__Exercise objective__
The exercise asks for every line of the data to be reproduced exactly.

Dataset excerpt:
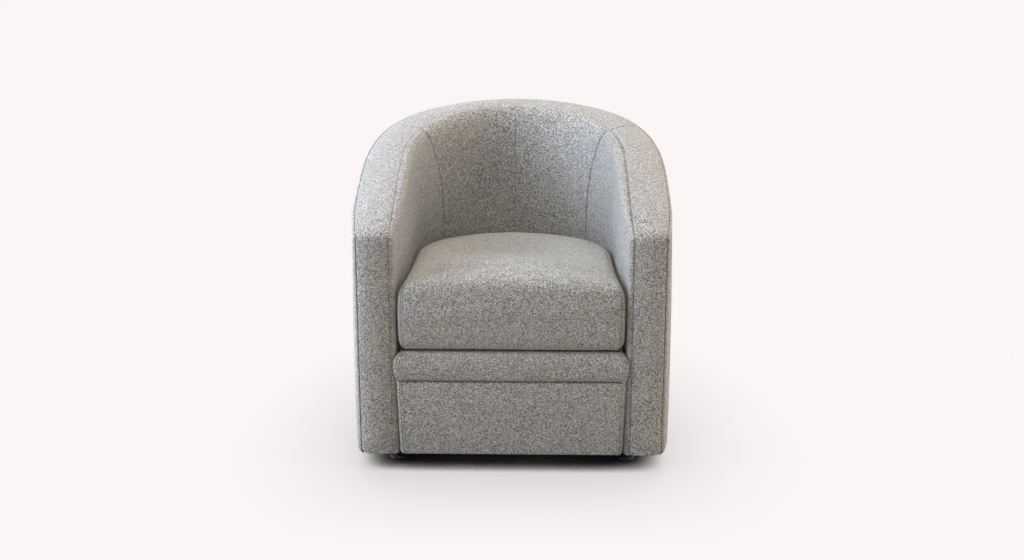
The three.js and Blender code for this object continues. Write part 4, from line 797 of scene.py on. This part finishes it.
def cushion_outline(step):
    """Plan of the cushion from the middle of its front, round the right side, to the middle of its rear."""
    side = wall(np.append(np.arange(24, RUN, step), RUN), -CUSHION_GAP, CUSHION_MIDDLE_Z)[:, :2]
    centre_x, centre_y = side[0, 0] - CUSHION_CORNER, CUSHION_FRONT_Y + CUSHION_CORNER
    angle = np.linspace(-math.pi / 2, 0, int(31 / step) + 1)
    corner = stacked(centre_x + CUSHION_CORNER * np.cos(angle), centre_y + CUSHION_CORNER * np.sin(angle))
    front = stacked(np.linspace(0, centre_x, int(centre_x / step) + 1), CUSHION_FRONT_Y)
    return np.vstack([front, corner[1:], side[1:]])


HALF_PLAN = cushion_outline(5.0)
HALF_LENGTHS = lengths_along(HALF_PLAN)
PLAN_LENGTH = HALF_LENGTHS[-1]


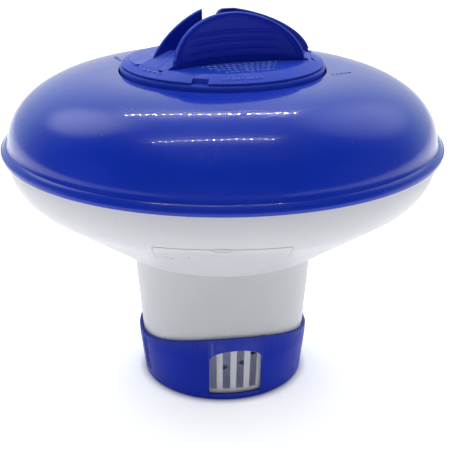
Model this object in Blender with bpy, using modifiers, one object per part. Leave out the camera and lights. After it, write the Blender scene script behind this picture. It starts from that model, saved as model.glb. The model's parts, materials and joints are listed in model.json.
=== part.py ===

__The reply__
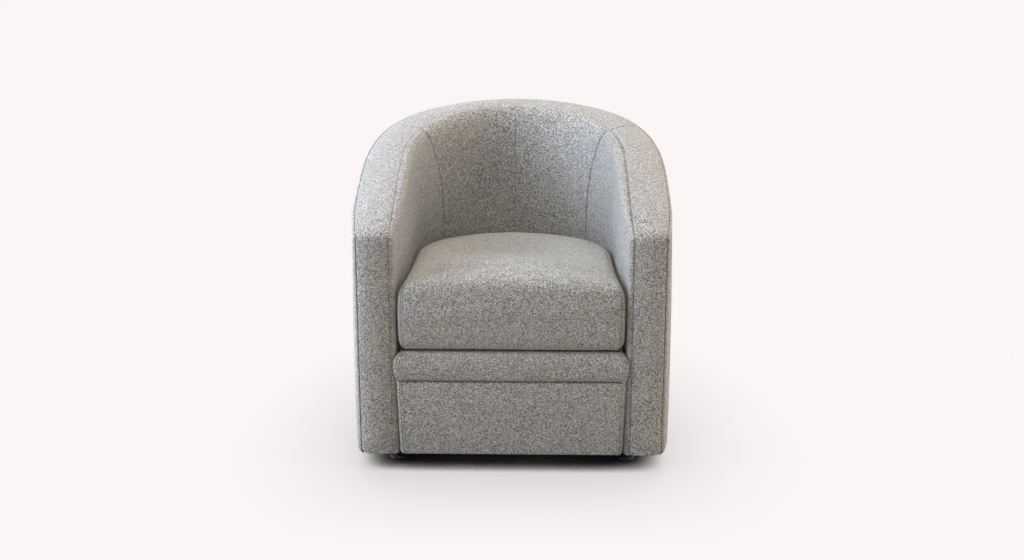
The three.js and Blender code for this object continues. Write part 4, from line 797 of scene.py on. This part finishes it.
def cushion_outline(step):
    """Plan of the cushion from the middle of its front, round the right side, to the middle of its rear."""
    side = wall(np.append(np.arange(24, RUN, step), RUN), -CUSHION_GAP, CUSHION_MIDDLE_Z)[:, :2]
    centre_x, centre_y = side[0, 0] - CUSHION_CORNER, CUSHION_FRONT_Y + CUSHION_CORNER
    angle = np.linspace(-math.pi / 2, 0, int(31 / step) + 1)
    corner = stacked(centre_x + CUSHION_CORNER * np.cos(angle), centre_y + CUSHION_CORNER * np.sin(angle))
    front = stacked(np.linspace(0, centre_x, int(centre_x / step) + 1), CUSHION_FRONT_Y)
    return np.vstack([front, corner[1:], side[1:]])


HALF_PLAN = cushion_outline(5.0)
HALF_LENGTHS = lengths_along(HALF_PLAN)
PLAN_LENGTH = HALF_LENGTHS[-1]


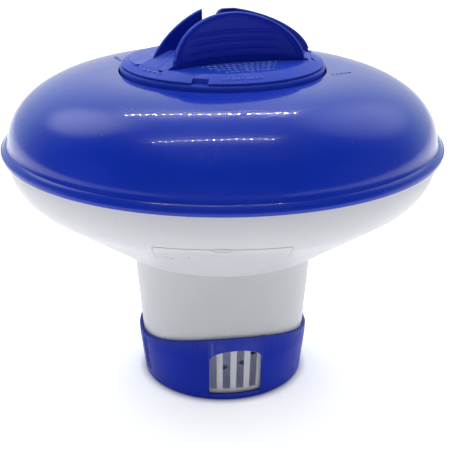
Model this object in Blender with bpy, using modifiers, one object per part. Leave out the camera and lights. After it, write the Blender scene script behind this picture. It starts from that model, saved as model.glb. The model's parts, materials and joints are listed in model.json.
=== part.py ===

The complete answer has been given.